Defendants cannot rely on res judicata when they did not plead it. Farwell v. The Queen.
Douglas for the respondent. Erie Natural Gas Company, referred to Kerr on Fraud, (2 ed.) p. 102; Dominion Loan Society v. Darling; Ferguson v. Winsor; Bentley v. Mackay.
Cowper for the respondent. Provincial Natural Gas Co.
The judgment of the court was delivered by:
THE CHIEF JUSTICE.—This case came before this court on an appeal which is reported in the 26th volume of the Supreme Court reports.
[Page 593]
The judgment there given contains a full statement of the facts and of the questions arising between the parties in that action which related to the construction of the deed of the 20th of April, 1891, there stated, and referred to a reservation in favour of the present appellants contained in a preceding executory agreement of the 6th of April, the question being whether that reservation was to be considered as still in force or was to be treated as having been superseded by the later deed. In that action as is observed in the judgment no case for rectification of the deed was made. The present action has been brought for the purpose of having the deed in question reformed by the insertion of the reservation referred to. The cause was tried before the Chief Justice of the Queen’s Bench Division who gave judgment for the appellants directing the rectification asked for. On appeal this judgment was reversed by a majority of the Court of Appeal (Osler and Maclennan JJ.), the Chief Justice dissenting. This latter judgment proceeded upon two grounds; first, the question was considered to be res judicata having, as it was held, been concluded by the judgment in the former action; secondly, it was considered that no notice of the error had been brought home to the respondents, The Provincial Natural Gas & Fuel Co. of Ontario, and that that company were therefore bonâ fide purchasers for value without notice.

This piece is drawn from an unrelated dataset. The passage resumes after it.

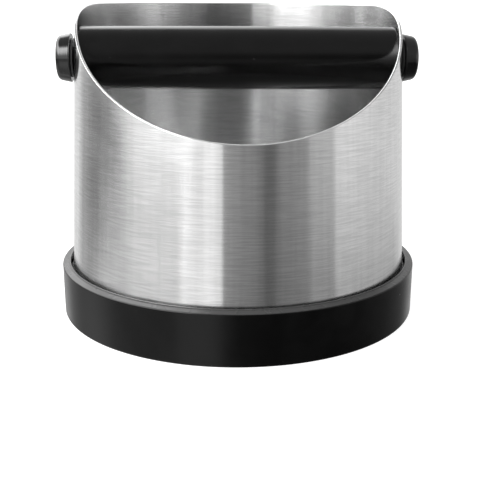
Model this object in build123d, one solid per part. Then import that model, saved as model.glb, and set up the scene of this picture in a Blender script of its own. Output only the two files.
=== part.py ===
from build123d import *
import os
from math import atan2, radians, tan

# Espresso knock box: a brushed steel bin with a scooped front rim stands in a
# rubber boot, and a rubber-sleeved bar crosses it between two screwed knobs.
# The origin is the centre of the boot's underside. +Z is up, the bar lies
# along X, and the low front of the rim faces -Y. All sizes are millimetres.

# ---- bin ----
bin_height = 111.7  # back rim above the table
wall_radius_mid = 60.0  # outside of the wall at mid height
wall_mid_height = 70.0
wall_lean = 0.039  # the radius grows by this much for each millimetre further down
sheet = 1.0  # thickness of the wall

skirt_radius = 62.7  # outside of the wider foot, just below the boot's top
skirt_top = 16.6  # where the foot turns in to the wall
skirt_shoulder = 0.5  # height of the turn
shoulder_bend = 0.25
flare_bend = 0.4

rim_slope_degrees = 33.0  # fall of the scooped rim towards the front
rim_cut_height = 109.2  # height of the sloping cut on the bin's axis
rim_corner_radius = 70.0  # side-view round between the level rim and the scoop
cutter_reach = 90.0  # the scoop's cutter passes right through the wall
cutter_margin = 20.0

# ---- floor pan ----
pan_sheet = 0.8
pan_height = 9.0
pan_corner = 3.0
fit_gap = 0.05  # between pieces that are fitted together

# ---- rubber boot ----
boot_floor = 2.5
boot_foot_radius = 65.7
boot_lip_radius = 66.0
boot_lip_height = 18.0
boot_inner_height = 18.55  # the top face falls from here to the lip
boot_bore_radius = 63.1
boot_foot_round = 0.9
boot_lip_round = 0.5
bead_width = 0.55  # thin raised bead beside the bore
bead_height = 0.3

# ---- knock bar ----
bar_height = 92.5  # bar axis above the table
sleeve_radius = 11.5
sleeve_end_radius = 11.35  # the sleeve is slightly fuller at its middle
sleeve_end_round = 0.35
bar_half_length = 56.8
core_radius = 6.0
core_bore = 4.5
insert_length = 14.0
thread_radius = 3.0  # M6

# ---- wall bushes ----
bush_radius = 4.0
bush_bore = 3.05
bush_flange_radius = 6.5
bush_flange = 0.65
bush_inner_end = 57.0
bush_outer_end = 59.45
wall_hole_radius = bush_radius + fit_gap
hole_reach = 80.0  # the drill passes both walls

# ---- knobs and studs ----
washer_radius = 7.0
washer_thickness = 0.75
washer_inner_face = 59.5
knob_inner_face = 60.3
knob_thickness = 5.2
knob_inner_radius = 8.85
knob_outer_radius = 7.8
knob_outer_round = 2.0
knob_inner_round = 0.35
stud_radius = 2.97
stud_tip = 43.8
stud_head_radius = 4.5
stud_head_inner_face = 61.9
stud_head_outer_face = 63.7
stud_point = 0.6  # chamfer on the stud's tip


def wall_radius(height):
    """Outside radius of the leaning wall at a height."""
    return wall_radius_mid - wall_lean * (height - wall_mid_height)


def ring_of(points, radii):
    """Solid of revolution about Z from an outline of (radius, height) points."""
    outline = FilletPolyline(*points, radius=radii, close=True)
    return revolve(Plane.XZ * make_face(outline), axis=Axis.Z)


def along_bar(start, length, radius):
    """Cylinder on the bar's axis, from x = start towards +X."""
    place = Plane(origin=(start, 0, bar_height), z_dir=(1, 0, 0))
    return place * Cylinder(radius, length, align=(Align.CENTER, Align.CENTER, Align.MIN))


def turned_on_bar(points, radii):
    """Solid turned about the bar's axis from (distance along X, radius) points."""
    outline = FilletPolyline(*points, radius=radii, close=True)
    turned = revolve(make_face(outline), axis=Axis.X)
    return Pos(0, 0, bar_height) * turned


def mirrored(shape):
    """The left-hand copy of a right-hand piece."""
    return mirror(shape, about=Plane.YZ)


def scoop_cutter():
    """Everything above the rim: level at the back, sloping down to the front."""
    slope = tan(radians(rim_slope_degrees))
    corner_y = (bin_height - rim_cut_height) / slope
    level_y = corner_y + rim_corner_radius * tan(radians(rim_slope_degrees / 2))
    above = bin_height + cutter_margin
    outline = FilletPolyline(
        (-cutter_reach, rim_cut_height - slope * cutter_reach),
        (corner_y, bin_height),
        (level_y + cutter_margin, bin_height),
        (level_y + cutter_margin, above),
        (-cutter_reach, above),
        radius=[0, rim_corner_radius, 0, 0, 0],
        close=True,
    )
    return extrude(Plane.YZ * make_face(outline), amount=cutter_reach, both=True)


def body_shell():
    """Leaning wall with the wider foot, the scooped rim and the two bar holes."""
    shoulder = skirt_top + skirt_shoulder
    turn = atan2(skirt_radius - wall_radius(shoulder), skirt_shoulder)
    drop = sheet * tan(turn / 2)  # keeps the sheet's thickness through the shoulder
    outline = [
        (skirt_radius, boot_floor),
        (skirt_radius, skirt_top),
        (wall_radius(shoulder), shoulder),
        (wall_radius(bin_height), bin_height),
        (wall_radius(bin_height) - sheet, bin_height),
        (wall_radius(shoulder) - sheet, shoulder - drop),
        (skirt_radius - sheet, skirt_top - drop),
        (skirt_radius - sheet, boot_floor),
    ]
    bends = [0, shoulder_bend, flare_bend, 0, 0, flare_bend, shoulder_bend, 0]
    shell = ring_of(outline, bends) - scoop_cutter()
    return shell - along_bar(-hole_reach, 2 * hole_reach, wall_hole_radius)


def floor_pan():
    """Pressed floor with a turned-up edge, welded inside the foot of the wall."""
    outer = skirt_radius - sheet - fit_gap
    top = boot_floor + pan_height
    outline = [
        (0, boot_floor),
        (outer, boot_floor),
        (outer, top),
        (outer - pan_sheet, top),
        (outer - pan_sheet, boot_floor + pan_sheet),
        (0, boot_floor + pan_sheet),
    ]
    return ring_of(outline, [0, pan_corner, 0, 0, pan_corner - pan_sheet, 0])


def base_boot():
    """Rubber cup with a sloping top face and a thin bead beside its bore."""
    bead_outer = boot_bore_radius + bead_width
    outline = [
        (0, 0),
        (boot_foot_radius, 0),
        (boot_lip_radius, boot_lip_height),
        (bead_outer, boot_inner_height),
        (bead_outer, boot_inner_height + bead_height),
        (boot_bore_radius, boot_inner_height + bead_height),
        (boot_bore_radius, boot_floor),
        (0, boot_floor),
    ]
    rounds = [0, boot_foot_round, boot_lip_round, 0, bead_height / 2, bead_height / 2, 0, 0]
    return ring_of(outline, rounds)


def bar_sleeve():
    """Thick rubber tube, slightly fuller at its middle, with rounded ends."""
    crown = ThreePointArc(
        (-bar_half_length, sleeve_end_radius),
        (0, sleeve_radius),
        (bar_half_length, sleeve_end_radius),
    )
    sides = Polyline(
        (bar_half_length, sleeve_end_radius),
        (bar_half_length, core_radius + fit_gap),
        (-bar_half_length, core_radius + fit_gap),
        (-bar_half_length, sleeve_end_radius),
    )
    section = make_face([crown, sides])
    corners = section.vertices().sort_by(Axis.Y)[-2:]
    section = fillet(corners, radius=sleeve_end_round)
    return Pos(0, 0, bar_height) * revolve(section, axis=Axis.X)


def bar_core():
    """Steel tube that carries the sleeve."""
    start = -bar_half_length
    full = 2 * bar_half_length
    return along_bar(start, full, core_radius) - along_bar(start, full, core_bore)


def core_insert():
    """Tapped plug in the right-hand end of the core."""
    start = bar_half_length - insert_length
    plug = along_bar(start, insert_length, core_bore - fit_gap)
    return plug - along_bar(start, insert_length, thread_radius)


def wall_bush():
    """Flanged nylon bush in the right-hand wall hole, its flange inside the bin."""
    outline = [
        (bush_inner_end, bush_bore),
        (bush_inner_end, bush_flange_radius),
        (bush_inner_end + bush_flange, bush_flange_radius),
        (bush_inner_end + bush_flange, bush_radius),
        (bush_outer_end, bush_radius),
        (bush_outer_end, bush_bore),
    ]
    return turned_on_bar(outline, [0, 0.3, 0.2, 0, 0.2, 0])


def knob_washer():
    """Washer between the right-hand wall bush and the knob."""
    outer_face = washer_inner_face + washer_thickness
    outline = [
        (washer_inner_face, bush_bore),
        (washer_inner_face, washer_radius),
        (outer_face, washer_radius),
        (outer_face, bush_bore),
    ]
    return turned_on_bar(outline, [0, 0.15, 0.15, 0])


def stud_solid(clearance=0.0):
    """Right-hand stud with its moulded-in head, or its cavity with a clearance."""
    head = stud_head_radius + clearance
    shank = stud_radius + clearance
    tip = stud_tip - clearance
    outline = [
        (tip, 0),
        (tip, shank - stud_point),
        (tip + stud_point, shank),
        (stud_head_inner_face - clearance, shank),
        (stud_head_inner_face - clearance, head),
        (stud_head_outer_face + clearance, head),
        (stud_head_outer_face + clearance, 0),
    ]
    return turned_on_bar(outline, [0] * len(outline))


def knob():
    """Right-hand knob: a tapered disc moulded round the head of its stud."""
    outer_face = knob_inner_face + knob_thickness
    outline = [
        (knob_inner_face, 0),
        (knob_inner_face, knob_inner_radius),
        (outer_face, knob_outer_radius),
        (outer_face, 0),
    ]
    disc = turned_on_bar(outline, [0, knob_inner_round, knob_outer_round, 0])
    return disc - stud_solid(fit_gap)


def write(node, shape):
    """Write one node as its own STEP file."""
    export_step(shape, f"parts/{node}.step")


os.makedirs("parts", exist_ok=True)

write("base_boot", base_boot())
write("body_shell", body_shell())
write("floor_pan", floor_pan())
write("bar_core", bar_core())
write("bar_sleeve", bar_sleeve())

paired = {
    "core_insert": core_insert,
    "wall_bush": wall_bush,
    "washer": knob_washer,
    "knob": knob,
    "knob_stud": stud_solid,
}
for name, make in paired.items():
    right_piece = make()
    write(f"right_{name}", right_piece)
    write(f"left_{name}", mirrored(right_piece))
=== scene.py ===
from math import atan2, cos, pi, radians, sin, sqrt, tan

import bmesh
import bpy
from mathutils import Matrix, Vector


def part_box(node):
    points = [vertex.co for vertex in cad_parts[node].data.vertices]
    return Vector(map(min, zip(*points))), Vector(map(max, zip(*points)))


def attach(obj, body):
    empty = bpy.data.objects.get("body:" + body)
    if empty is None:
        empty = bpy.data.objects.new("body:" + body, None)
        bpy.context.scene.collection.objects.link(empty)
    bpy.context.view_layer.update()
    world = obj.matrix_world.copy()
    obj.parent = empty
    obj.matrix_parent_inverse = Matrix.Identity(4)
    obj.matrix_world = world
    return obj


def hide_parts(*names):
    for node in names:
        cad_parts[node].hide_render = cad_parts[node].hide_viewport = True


# Espresso knock box: the detailed pieces, the materials, the studio and the camera. All of it
# is in metres, in the CAD model's frame: +Z is up, the bar lies along X, and the low front of
# the rim faces -Y.

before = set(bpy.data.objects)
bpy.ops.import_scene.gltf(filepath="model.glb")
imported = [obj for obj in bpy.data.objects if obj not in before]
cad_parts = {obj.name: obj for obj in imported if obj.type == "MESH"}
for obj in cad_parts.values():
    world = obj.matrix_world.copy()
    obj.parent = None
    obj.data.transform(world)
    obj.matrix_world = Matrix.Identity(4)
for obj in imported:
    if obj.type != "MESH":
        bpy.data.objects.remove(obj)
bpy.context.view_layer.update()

MM = 0.001

# ---- sizes from the CAD boxes, in metres ----
shell_low, shell_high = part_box("body_shell")
sleeve_low, sleeve_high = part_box("bar_sleeve")
boot_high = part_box("base_boot")[1]
rim_height = shell_high.z
bar_height = (sleeve_low.z + sleeve_high.z) / 2

# ---- sizes that the CAD boxes don't give, in metres ----
SHEET = 1.0 * MM  # thickness of the wall
WALL_LEAN = 0.039  # growth of the wall's radius for each metre further down
WALL_MID_RADIUS = 60.0 * MM  # outside of the wall at mid height
WALL_MID_HEIGHT = 70.0 * MM
SKIRT_TOP = 16.6 * MM  # where the foot turns in to the wall
SHOULDER_TOP = 17.1 * MM
SKIRT_BEND = 0.25 * MM
SHOULDER_BEND = 0.4 * MM
RIM_ANGLE = radians(33.0)  # fall of the scooped rim towards the front
RIM_CUT_HEIGHT = 109.2 * MM  # height of the sloping cut on the bin's axis
RIM_CORNER = 70.0 * MM  # side-view round between the level rim and the scoop
OUTER_EDGE_ROUND = 0.3 * MM  # deburred edges of the rim
INNER_EDGE_ROUND = 0.5 * MM
LONG_STRETCH = 20.0 * MM  # longer straight stretches of the wall's section get rows of their own
HOLE_RADIUS = 4.05 * MM
DRILL_LENGTH = 160.0 * MM  # passes both walls

BOOT_BORE = 63.1 * MM
BOOT_INNER_HEIGHT = 18.55 * MM
BOOT_LIP_HEIGHT = 18.0 * MM
BOOT_TAPER = 0.3 * MM  # the boot's foot is this much narrower than its lip
BOOT_FOOT_ROUND = 0.9 * MM
BOOT_LIP_ROUND = 0.5 * MM
BORE_FLOOR_ROUND = 0.4 * MM
BEAD_WIDTH = 0.55 * MM
BEAD_ROUND = 0.13 * MM
BEAD_ROOT_ROUND = 0.08 * MM

SLEEVE_BORE = 6.05 * MM
SLEEVE_CROWN = 0.15 * MM  # the sleeve is fuller at its middle than at its ends
SLEEVE_END_ROUND = 0.35 * MM
SOFT_END_GAP = 0.08 * MM  # left to the wall where the sleeve's end comes closest to it
SOFT_END_BORE = 7.0 * MM  # the end is recessed inside this radius, for the bush's flange
SOFT_END_STEP = 0.1 * MM  # the recess widens by this much towards the wall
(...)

No case for rectification having been made by the first action, as was there most distinctly held, it is impossible upon any recognised principle applicable to the defence of res judicata to hold that such an answer to the action can be maintained. I need not go fully into that question as we all agree entirely in the judgment of the Chief Justice of Ontario on that head. It is not material to say that the appellants might, if they had so elected, have made an alternative
[Page 594]
case for relief on the ground of mistake in their first action; it is sufficient to say that they did not in fact do so and that no such question was there in issue.
Upon the second point, that of notice, we agree with what is said in the judgments delivered by both the learned Chief Justices who decided in the appellants’ favour, and we adopt in their entirety the observations on that part of the case made in the dissenting judgment delivered in the Court of Appeal.
As to the right to recover damages in an action for rectification, I see no objection to it. It was formerly held that a party could not have a decree for specific performance in the suit for rectification, that is specific performance of the agreement as altered by the decree, but no sound reason was ever given for this doctrine and it is no longer law. Olley v. Fisher.
The appeal must be allowed, the judgment of the Court of Appeal vacated and that of Chief Justice Armour restored with costs to the appellants in all the courts.
Appeal allowed with costs.
Solicitors for the appellants: German & Crow.
Solicitors for the respondents: Harcourt, Cowper & Macoomb.